### Problem details:
Copy each line with the word "piece" in it.

### Dataset records:
>> Start

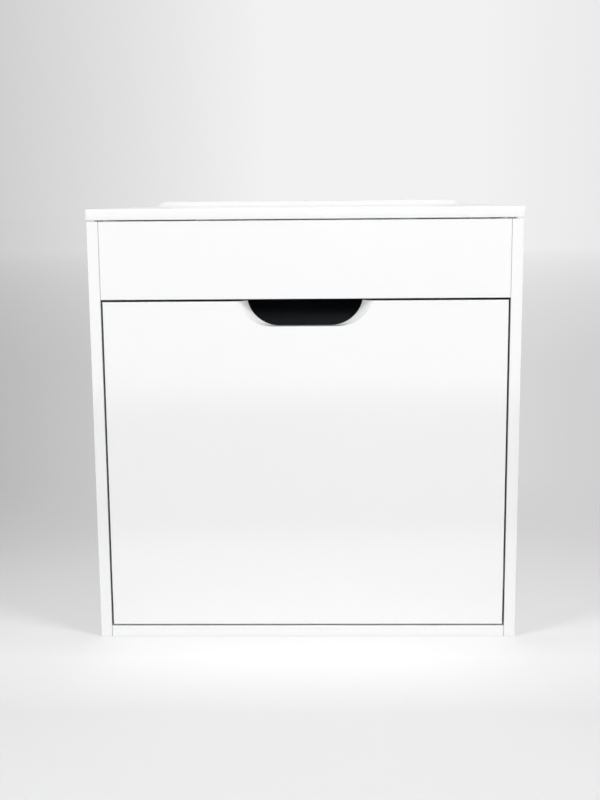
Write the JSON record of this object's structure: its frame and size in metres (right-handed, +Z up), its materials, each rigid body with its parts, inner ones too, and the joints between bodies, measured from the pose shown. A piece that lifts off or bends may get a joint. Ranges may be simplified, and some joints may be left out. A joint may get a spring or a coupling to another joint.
{
  "type": "vanity unit",
  "caption": "Wall-hung vanity unit: a white cabinet with one deep drawer, a bevelled finger pull and a thin moulded basin on top.",
  "frame": {"origin": "centre of the four wall fixing holes, in the plane of the wall", "axes": "+Y into the wall, so the front faces -Y; +Z up; +X to the right seen from the front"},
  "size_m": [0.604, 0.46, 0.6235],
  "materials": {
    "white_lacquer": "gloss white lacquer on board",
    "white_board": "satin white melamine-faced board",
    "dark_board": "matte anthracite linen-look board",
    "glaze": "white gloss glaze",
    "clear_pad": "soft clear plastic",
    "screw_steel": "zinc-plated steel",
    "runner_steel": "bright zinc-plated rolled steel",
    "cage_steel": "thin plated steel strip",
    "ball_steel": "polished steel"
  },
  "bodies": {
    "cabinet": {"side_left": "white_lacquer", "side_right": "white_lacquer", "bottom_panel": "white_lacquer", "fascia": "white_lacquer", "rail_top": "white_board", "rail_bottom": "white_board", "back_panel": "dark_board", "basin": "glaze", "basin_pads": "clear_pad", "runner_cabinet_left": "runner_steel", "runner_cabinet_right": "runner_steel", "cabinet_runner_screws": "screw_steel"},
    "drawer": {"drawer_front": "white_lacquer", "drawer_inner_front": "dark_board", "drawer_side_left": "dark_board", "drawer_side_right": "dark_board", "drawer_back_left": "dark_board", "drawer_back_right": "dark_board", "recess_side_left": "dark_board", "recess_side_right": "dark_board", "recess_front": "dark_board", "drawer_bottom": "dark_board", "front_screws": "screw_steel", "runner_drawer_left": "runner_steel", "runner_drawer_right": "runner_steel", "drawer_runner_screws": "screw_steel"},
    "middle_left": {"runner_middle_left": "runner_steel"},
    "outer_cage_left": {"cage_outer_left": "cage_steel", "balls_outer_left": "ball_steel"},
    "inner_cage_left": {"cage_inner_left": "cage_steel", "balls_inner_left": "ball_steel"},
    "middle_right": {"runner_middle_right": "runner_steel"},
    "outer_cage_right": {"cage_outer_right": "cage_steel", "balls_outer_right": "ball_steel"},
    "inner_cage_right": {"cage_inner_right": "cage_steel", "balls_inner_right": "ball_steel"}
  },
  "joints": [
    {"name": "drawer_slide", "type": "slide", "parent": "cabinet", "child": "drawer", "axis": [0, -1, 0], "range_m": [0, 0.4]},
    {"name": "middle_left_slide", "type": "slide", "parent": "cabinet", "child": "middle_left", "axis": [0, -1, 0], "range_m": [0, 0.2]},
    {"name": "outer_cage_left_slide", "type": "slide", "parent": "cabinet", "child": "outer_cage_left", "axis": [0, -1, 0], "range_m": [0, 0.1]},
    {"name": "inner_cage_left_slide", "type": "slide", "parent": "cabinet", "child": "inner_cage_left", "axis": [0, -1, 0], "range_m": [0, 0.3]},
    {"name": "middle_right_slide", "type": "slide", "parent": "cabinet", "child": "middle_right", "axis": [0, -1, 0], "range_m": [0, 0.2]},
    {"name": "outer_cage_right_slide", "type": "slide", "parent": "cabinet", "child": "outer_cage_right", "axis": [0, -1, 0], "range_m": [0, 0.1]},
    {"name": "inner_cage_right_slide", "type": "slide", "parent": "cabinet", "child": "inner_cage_right", "axis": [0, -1, 0], "range_m": [0, 0.3]}
  ],
  "couplings": [
    {"joint": "middle_left_slide", "follows": "drawer_slide", "ratio": 0.5},
    {"joint": "outer_cage_left_slide", "follows": "drawer_slide", "ratio": 0.25},
    {"joint": "inner_cage_left_slide", "follows": "drawer_slide", "ratio": 0.75},
    {"joint": "middle_right_slide", "follows": "drawer_slide", "ratio": 0.5},
    {"joint": "outer_cage_right_slide", "follows": "drawer_slide", "ratio": 0.25},
    {"joint": "inner_cage_right_slide", "follows": "drawer_slide", "ratio": 0.75}
  ]
}
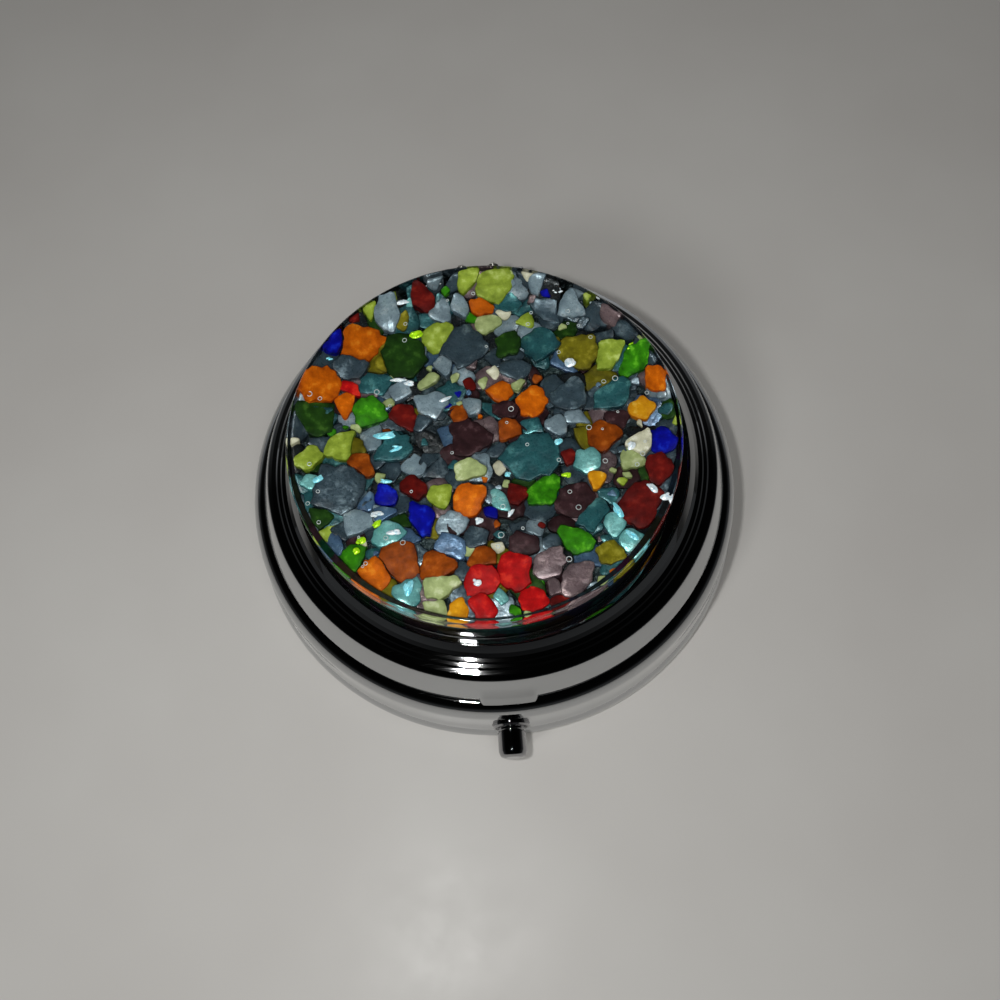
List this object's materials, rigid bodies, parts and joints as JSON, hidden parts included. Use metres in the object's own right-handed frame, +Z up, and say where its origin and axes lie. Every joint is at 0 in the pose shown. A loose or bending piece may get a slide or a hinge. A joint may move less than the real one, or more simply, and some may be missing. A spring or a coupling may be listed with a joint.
{
  "type": "pill box",
  "caption": "Round chromed travel pill organizer with a push-button latch, a hinged mirror lid topped by a fused mosaic glass disc, and a divided inner tray.",
  "frame": {"origin": "centre of the flat resting face, on the surface it stands on", "axes": "+Z up through the middle of the case, -Y towards the push button, +Y towards the hinge"},
  "size_m": [0.05, 0.0532, 0.0182],
  "materials": {
    "chrome_plate": "polished chrome plating over pressed steel",
    "button_chrome": "polished chrome plating",
    "spring_steel": "bright spring steel",
    "plated_steel": "nickel-plated sheet steel",
    "tray_plastic": "moulded ivory-white plastic",
    "liner_plastic": "moulded plastic",
    "mirror_glass": "silvered glass",
    "foam": "thin double-sided foam pad",
    "clear_glass": "clear fused glass, fire-polished",
    "mosaic_glass": "fused chips of coloured glass",
    "foil": "silver foil",
    "adhesive": "cured clear adhesive"
  },
  "bodies": {
    "base": {"base_shell": "chrome_plate", "compartment_tray": "tray_plastic", "latch_cover": "chrome_plate", "cover_screws": "plated_steel", "button_bush": "button_chrome", "latch_bracket": "plated_steel", "base_hinge_leaf": "chrome_plate", "base_hinge_rivets": "plated_steel", "hinge_pin": "spring_steel", "torsion_spring": "spring_steel"},
    "lid": {"lid_shell": "chrome_plate", "lid_catch": "plated_steel", "lid_hinge_leaf": "chrome_plate", "lid_hinge_rivets": "plated_steel", "lid_liner": "liner_plastic", "mirror": "mirror_glass", "mirror_pad": "foam", "glass_adhesive": "adhesive", "glass_foil": "foil", "mosaic_layer": "mosaic_glass", "glass_puck": "clear_glass"},
    "button": {"push_button": "button_chrome", "latch_hook": "spring_steel", "retaining_clip": "spring_steel", "return_spring": "spring_steel"}
  },
  "joints": [
    {"name": "lid_hinge", "type": "hinge", "parent": "base", "child": "lid", "pos_m": [0, 0.0242, 0.0073], "axis": [-1, 0, 0], "range_deg": [0, 105], "deforming": ["torsion_spring"]},
    {"name": "button_press", "type": "slide", "parent": "base", "child": "button", "axis": [0, 1, 0], "range_m": [0, 0.001], "stiffness_N_per_m": 800, "deforming": ["return_spring"]}
  ]
}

>> End

### Task output:
Write the JSON record of this object's structure: its frame and size in metres (right-handed, +Z up), its materials, each rigid body with its parts, inner ones too, and the joints between bodies, measured from the pose shown. A piece that lifts off or bends may get a joint. Ranges may be simplified, and some joints may be left out. A joint may get a spring or a coupling to another joint.
List this object's materials, rigid bodies, parts and joints as JSON, hidden parts included. Use metres in the object's own right-handed frame, +Z up, and say where its origin and axes lie. Every joint is at 0 in the pose shown. A loose or bending piece may get a slide or a hinge. A joint may move less than the real one, or more simply, and some may be missing. A spring or a coupling may be listed with a joint.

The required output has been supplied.